一部就労した場合の休業補償給付 (2010年12月号より抜粋)  
     
 

業務上のケガで1日2時間だけ病院に行く場合に労災の補償はどうなる?

 

Q

業務上の災害でケガをした社員が、週に2日ほど、出社前に病院に通院しています。2時間ほど遅刻しますが、本人から労災保険の休業補償給付の対象にならないかと質問を受けました。仮に対象外の場合、会社で賃金を保証すべきなのでしょうか。

 

 
 
A

支給額がゼロの場合もありえる

休業補償給付は、休業1日につき給付基礎日額の100分の60相当額が支給されます(労災保険法第14条)。一部休業の場合は、「給付基礎日額から労働に対して支払われる賃金を控除して得た額の100分の60」を支払う規定となっています。

例えば、1ヶ月の賃金22万円の人(Aさん)がケガをしたとします。労災保険の給付基礎日額は、基本的には「労働基準法の平均賃金に裾当する額」とイコールです(労災保険法第8条)。ただし、最低補償など労基法にはないルールも定められているので、注意が必要です。

Aさんの給付基礎日額は、3ヵ月の総暦日数が92日の場合、

22万円×3ヵ月÷92日=7,174円になります。

給付基礎日額は1円未満の端数を切り上げて処理します(労災保険法第8条の5)。Aさんの会社では、たとえば、欠勤があると月給の22分の1を控除する規定だったとしましょう。1日分の控除額は、

22万円÷22=1万円

1時間あたりの控除額(1日の所定労働時間8時間として)は、

1万円÷8=1,250円です。

2時間遅刻で2,500円をカットすると、差し引き7,500円の賃金が支払われます。この場合、「給付基礎日額(7,174円)から労働に対して支払われる賃金(7,500円)を控除」すると、差額が残りません。つまり、労災保険の休業補償給付に相当する額が発生しないので、給付請求はできないという結論になります。

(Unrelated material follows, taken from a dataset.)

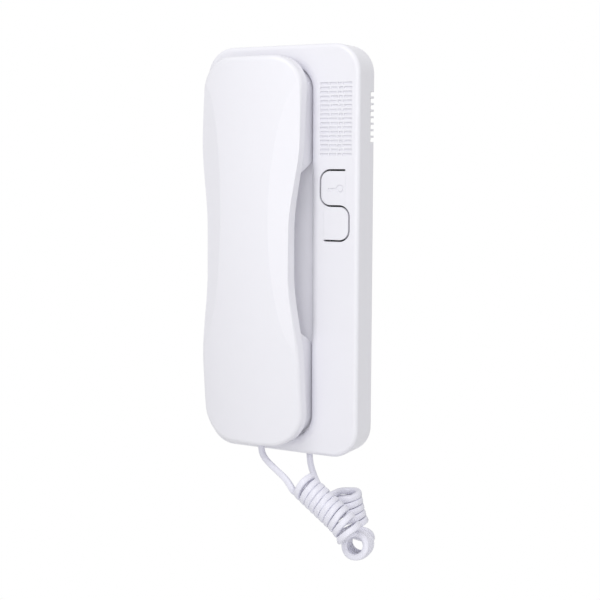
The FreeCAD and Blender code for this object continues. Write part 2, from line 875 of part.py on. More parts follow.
# Flap keys, their switches and stems
def pictogram_shape():
    """A small key drawn in shallow lines: a ring, a shaft and two teeth."""
    face = -n.base_depth
    outer = Part.makeCylinder(n.pictogram_ring / 2, n.pictogram_drop,
                              Vector(n.pictogram_x, face, n.pictogram_z), Vector(0, 1, 0))
    inner = Part.makeCylinder(n.pictogram_ring / 2 - n.pictogram_line, n.pictogram_drop,
                              Vector(n.pictogram_x, face, n.pictogram_z), Vector(0, 1, 0))
    half = n.pictogram_line / 2
    left = n.pictogram_x - n.pictogram_reach
    strokes = [Part.makeBox(n.pictogram_reach - n.pictogram_ring / 2 + half, n.pictogram_drop,
                            2 * half, Vector(left, face, n.pictogram_z - half))]
    for i in (0, 2):
        strokes.append(Part.makeBox(2 * half, n.pictogram_drop, 2 * n.pictogram_line,
                                    Vector(left + i * n.pictogram_line, face,
                                           n.pictogram_z - 2 * n.pictogram_line)))
    return outer.cut(inner).fuse(strokes)


def make_key(label, face, x, z, marks=None):
    flap = made(label + "_flap", flap_shape(face))
    boss = rod_out(label + "_boss", s.key_boss_radius, x, z, (stem_front + s.touch_gap, web_back))
    key = fused(label + "_solid", [flap, boss])
    if marks is not None:
        key = cut(label + "_marked", key, made(label + "_marks", marks))
    node(key, label)


def make_switch(label, x, z):
    half = s.switch_side / 2
    case = block(label + "_case", (x - half, x + half), (board_front, switch_front),
                 (z - half, z + half))
    bore = rod_out(label + "_bore", s.stem_radius + s.running_gap, x, z,
                   (switch_front - s.stem_bore_depth, switch_front + s.stem_rise))
    node(cut(label + "_cut", case, bore), label + "_switch_body")
    stem = rod_out(label + "_stem", s.stem_radius, x, z,
                   (switch_front - s.stem_seat, stem_front))
    node(stem, label + "_switch_stem")


upper_face, lower_face = window_faces()
make_key("unlock_key", upper_face, s.unlock_switch_x, s.unlock_switch_z, pictogram_shape())
make_key("call_key", lower_face, s.call_switch_x, s.call_switch_z)
make_switch("unlock", s.unlock_switch_x, s.unlock_switch_z)
make_switch("call", s.call_switch_x, s.call_switch_z)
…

休業補償給付のほか、社会復帰促進等事業から休業特別支給金(給付基礎日額の100分の20相当)が支給されます。しかし、同支給金も、一部休業の場合には「給付基礎日額から労働に対して支払われる賃金を控除して得た額の100分の20」を支払う規定となっています(特別支給金支給規則第3条)。休業補償給付を請求できないケースでは、休業特別支給金も発生しません。

労災保険から給付がないとして、会社に補償義務はないのでしょうか。一部休業が生じた場合、労基法では「休業補償として、平均賃金と当該労働に対して支払われる賃金との差額の100分の60を支払う」規定となっています(労働基準法施行規則第38条)。給付基礎日額が平均賃金に置き換わっただけで、基本的な考え方は労災保険の休業補償給付と同様です。ですから、休業補償給付を請求できないケースでは、労基法上の休業補償を支払う義務も発生しません。

しかし、従業員感情を配慮すれば、できる限り賃金カットを避けるのが望ましいといえます。